**WORK TO DO:** Print exactly the part opening with the line containing "What build123d script" and closing with the line containing "tongue_h = 0.43", with both of those lines included.

**DATA FOR THIS EXERCISE:**
- - -

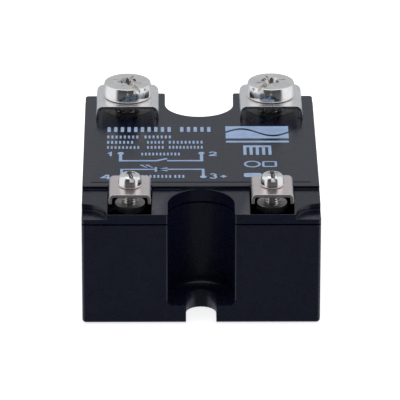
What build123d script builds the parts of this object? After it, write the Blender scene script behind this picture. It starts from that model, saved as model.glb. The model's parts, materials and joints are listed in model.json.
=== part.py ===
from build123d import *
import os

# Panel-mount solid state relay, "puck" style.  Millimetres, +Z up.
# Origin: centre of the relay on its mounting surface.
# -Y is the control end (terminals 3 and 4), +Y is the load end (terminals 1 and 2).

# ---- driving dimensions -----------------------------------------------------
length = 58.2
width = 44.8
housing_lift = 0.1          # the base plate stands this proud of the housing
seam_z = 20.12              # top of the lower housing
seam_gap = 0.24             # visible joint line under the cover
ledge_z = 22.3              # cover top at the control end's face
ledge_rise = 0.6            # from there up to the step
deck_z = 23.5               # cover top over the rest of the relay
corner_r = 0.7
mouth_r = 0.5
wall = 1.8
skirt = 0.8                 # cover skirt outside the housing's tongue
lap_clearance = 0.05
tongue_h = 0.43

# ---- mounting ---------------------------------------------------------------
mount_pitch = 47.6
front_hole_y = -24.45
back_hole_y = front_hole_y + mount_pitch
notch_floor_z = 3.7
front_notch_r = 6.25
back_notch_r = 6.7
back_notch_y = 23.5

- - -

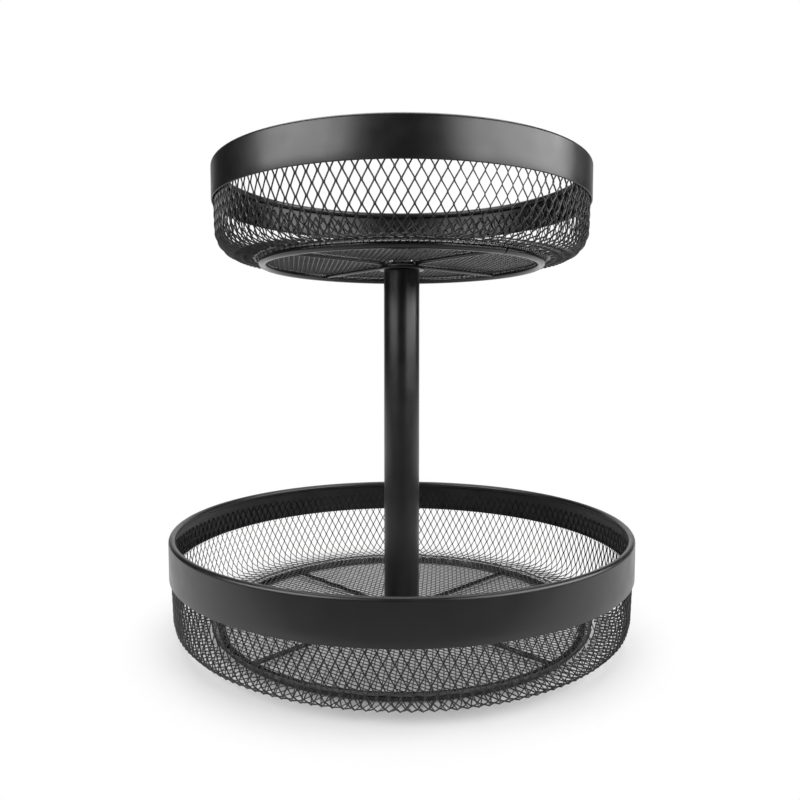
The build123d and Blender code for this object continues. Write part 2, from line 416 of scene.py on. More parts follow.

- - -

**FINAL RESULT:**
What build123d script builds the parts of this object? After it, write the Blender scene script behind this picture. It starts from that model, saved as model.glb. The model's parts, materials and joints are listed in model.json.
=== part.py ===
from build123d import *
import os

# Panel-mount solid state relay, "puck" style.  Millimetres, +Z up.
# Origin: centre of the relay on its mounting surface.
# -Y is the control end (terminals 3 and 4), +Y is the load end (terminals 1 and 2).

# ---- driving dimensions -----------------------------------------------------
length = 58.2
width = 44.8
housing_lift = 0.1          # the base plate stands this proud of the housing
seam_z = 20.12              # top of the lower housing
seam_gap = 0.24             # visible joint line under the cover
ledge_z = 22.3              # cover top at the control end's face
ledge_rise = 0.6            # from there up to the step
deck_z = 23.5               # cover top over the rest of the relay
corner_r = 0.7
mouth_r = 0.5
wall = 1.8
skirt = 0.8                 # cover skirt outside the housing's tongue
lap_clearance = 0.05
tongue_h = 0.43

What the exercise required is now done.